2012's Oceania hinted at the band continuing in a new form — Corgan, Schroeder and Byrne, filled out with bassist Nicole Fiorentino. But it didn't last. Still, approach this fan favorite not for the drama, but for the tunes, like the barreling "Panopticon," which recaptures that Siamese Dream fire, and the quiet-to-loud banger "The Celestials."

Corgan consolidated for 2014's Monuments to an Elegy, where the lineup is the grand total of himself, Schroeder and Mötley Crüe's Tommy Lee. Pop-radio-pointed singles have looked good on Corgan from the jump; for an obscure one, check out their strummy, end-credits farewell single "Untitled." "Being Beige" is another jewel in that crown.

While this period may have reflected a sense of uncertainty, it turned out to be temporary: in 2018, three original Pumpkins got back together — for real this time.

A New Era (2018-Present)

Despite having more original members today than at any point in nearly two decades, the Smashing Pumpkins have refused to make a reheated Siamese Dream. Rather, the band's recent creative moves have been quixotic and unpredictable in the most Pumpkinesque way.

It started in 2018 with a mouthful of a title: Shiny and Oh So Bright, Vol. 1 / LP: No Past. No Future.

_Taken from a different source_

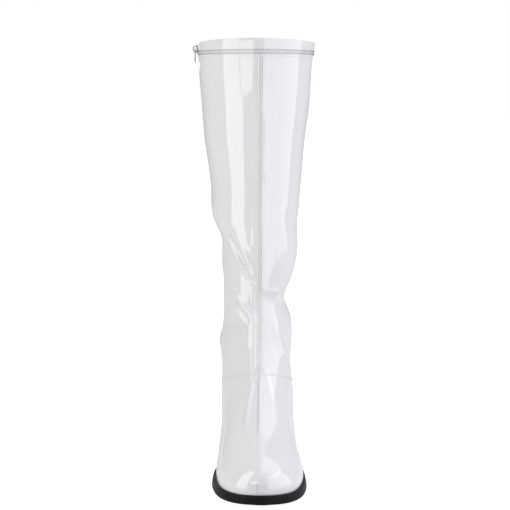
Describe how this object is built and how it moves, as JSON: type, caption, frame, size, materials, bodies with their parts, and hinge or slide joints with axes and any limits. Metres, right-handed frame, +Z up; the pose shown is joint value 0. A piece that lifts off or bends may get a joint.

No Sun., a spirited Rick Rubin-produced mini-album to gas up fans for the reunion tour. 

If you thought we were getting a Vol. 2, though, think again: what came next was Cyr, a double album of austere synth-pop with almost zero deviation. That aesthetic blossomed into 2023's Atum: A Rock Opera in Three Parts, where Corgan and company deftly incorporate those analog synths into their old guitar-heavy template — updated with modern rock production.

Out of the entire set of '90s-rock royalty, the Smashing Pumpkins could be the most flat-out entertaining and transportive. A writer once summed up Corgan's two greatest strengths as a musician: "symphonic grandeur and needling intimacy." Partly thanks to Corgan's mastery in both departments, there was nobody like them when they arrived, and there will never be again. Believe in them, as they believe in you.